Tushy founder Miki Agrawal also argued that the MTA, which is struggling to clean up its own act, should be more receptive to a message that promotes hygiene and cleanliness.

“We’re turning people on to a much better way of living that the rest of the world has picked up on,” said Agrawal. “To be rejected as a sexual product just does not compute. It’s bullsh-t. We’re calling bullsh-t on it.”

The MTA maintains her claims simply don’t wash and pointed to its advertising guidelines as proof.

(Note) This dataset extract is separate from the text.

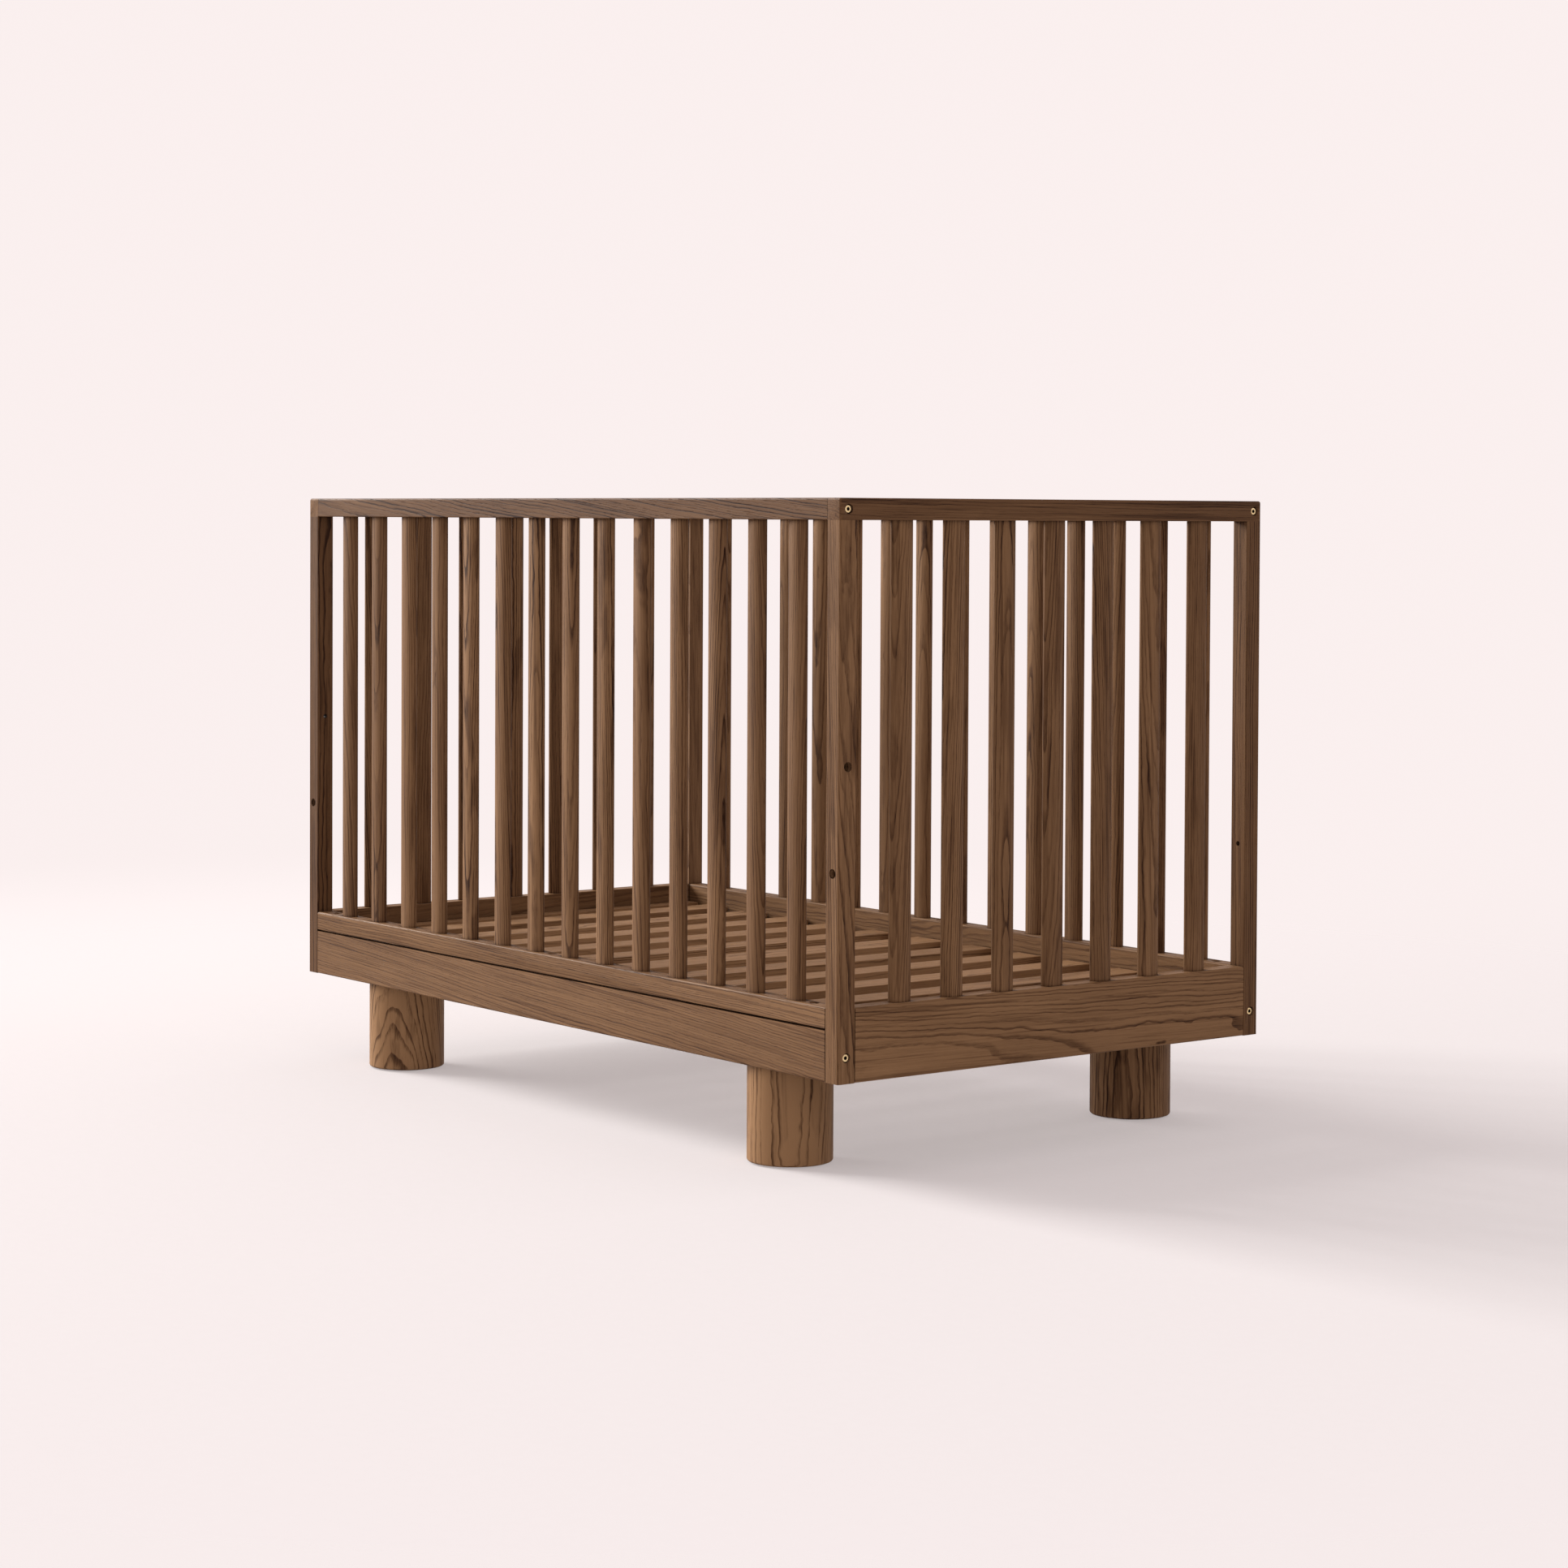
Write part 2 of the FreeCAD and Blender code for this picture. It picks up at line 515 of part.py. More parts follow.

“This campaign was rejected for not meeting the MTA’s advertising standards, which have been carefully tailored to balance First Amendment considerations and our riders’ right to not be subjected to messages that, among other things, contain profanity or certain slang terms,” MTA spokesman Shams Tarek said.

Agrawal is no stranger to conflict with the agency. She engaged in a blood feud of sorts with the authority over whether an ad for period-absorbent panties, Thinx, could go on city subways. The ads, which featured a raw egg and grapefruit to depict menstruation, ultimately ran.

Agrawal stepped down as a leader at Thinx after employees charged she touched coworkers’ breasts and FaceTimed from the toilet — allegations she’s denied.

On Wednesday, she argued that — as it did with the Thinx ads — the MTA should reconsider.

“It’s like Purell,” she said of her bidets. “But it’s for your butt.”